Imagine you okay read and understand amplitude curves that below black is system sum of your speaker and its a parallel sum of woofers blue curve plus tweeters red curve. Now it so that was it possible transducers could reproduce frequency cycles from 0Hz (DC) to infinite high frequency (lightspeed) then black curve would be flat as pancake in below audioband and so would phase in they related, that relation is in rough numbers that whenever amplitude roll off per one order phase turn is 90deg if we include view or axis scale to look into out of band area.

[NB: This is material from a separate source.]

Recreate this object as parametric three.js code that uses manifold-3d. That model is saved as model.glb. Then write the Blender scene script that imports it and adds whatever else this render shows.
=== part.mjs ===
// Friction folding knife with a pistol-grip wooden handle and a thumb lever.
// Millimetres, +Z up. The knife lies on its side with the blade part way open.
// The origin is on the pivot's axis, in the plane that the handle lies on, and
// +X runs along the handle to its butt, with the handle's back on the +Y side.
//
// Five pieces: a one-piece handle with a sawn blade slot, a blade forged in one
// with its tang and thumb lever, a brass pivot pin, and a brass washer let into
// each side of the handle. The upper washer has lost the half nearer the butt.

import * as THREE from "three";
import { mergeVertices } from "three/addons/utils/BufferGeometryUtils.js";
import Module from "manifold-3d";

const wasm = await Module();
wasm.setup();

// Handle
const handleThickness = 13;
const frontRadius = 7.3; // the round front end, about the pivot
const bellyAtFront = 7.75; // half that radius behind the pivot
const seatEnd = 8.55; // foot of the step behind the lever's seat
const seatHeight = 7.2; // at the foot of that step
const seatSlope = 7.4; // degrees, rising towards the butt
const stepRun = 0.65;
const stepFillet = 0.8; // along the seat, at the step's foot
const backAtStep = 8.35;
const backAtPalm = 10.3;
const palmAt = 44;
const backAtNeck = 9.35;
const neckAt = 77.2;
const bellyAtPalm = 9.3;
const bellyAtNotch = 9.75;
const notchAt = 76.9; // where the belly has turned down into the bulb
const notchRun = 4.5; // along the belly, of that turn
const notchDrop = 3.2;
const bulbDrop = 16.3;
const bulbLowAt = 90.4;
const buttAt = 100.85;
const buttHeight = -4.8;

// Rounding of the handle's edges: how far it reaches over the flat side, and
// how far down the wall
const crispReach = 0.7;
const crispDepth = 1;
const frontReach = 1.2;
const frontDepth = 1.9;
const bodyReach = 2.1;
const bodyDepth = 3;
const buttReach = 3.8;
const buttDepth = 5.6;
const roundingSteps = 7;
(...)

Green phase curve is how minimum phase will look for amplitude response in black curves system sum, its relative flat and smooth and go in positive direction (delay) in lows (+90deg per order off roll off) and at highs phase goes a bit in minus direction because HF amplitude will roll off outside scale view of X-axis.

Grey phase curve is the real phase curve of this speaker system because remember black curve is not using one single driver with all that nice bandwidth but its a sum of a woofer pluse tweeter that had their stopband roll off a 4th order (4x 90=360deg). That exstra phaseturn from XO point is sometimes called allpass filter or excess phase (differense between green and grey curve).

In relation to topic for this thread one can in DSP linearize above grey curve excess phase relative to green phase curve that belong to amplitude of system. My first thought would be that is what that SAM process is for but weird enough it looks add tons of more phaseshift and while i can imagine it to be audioable i cant imagine it be natural.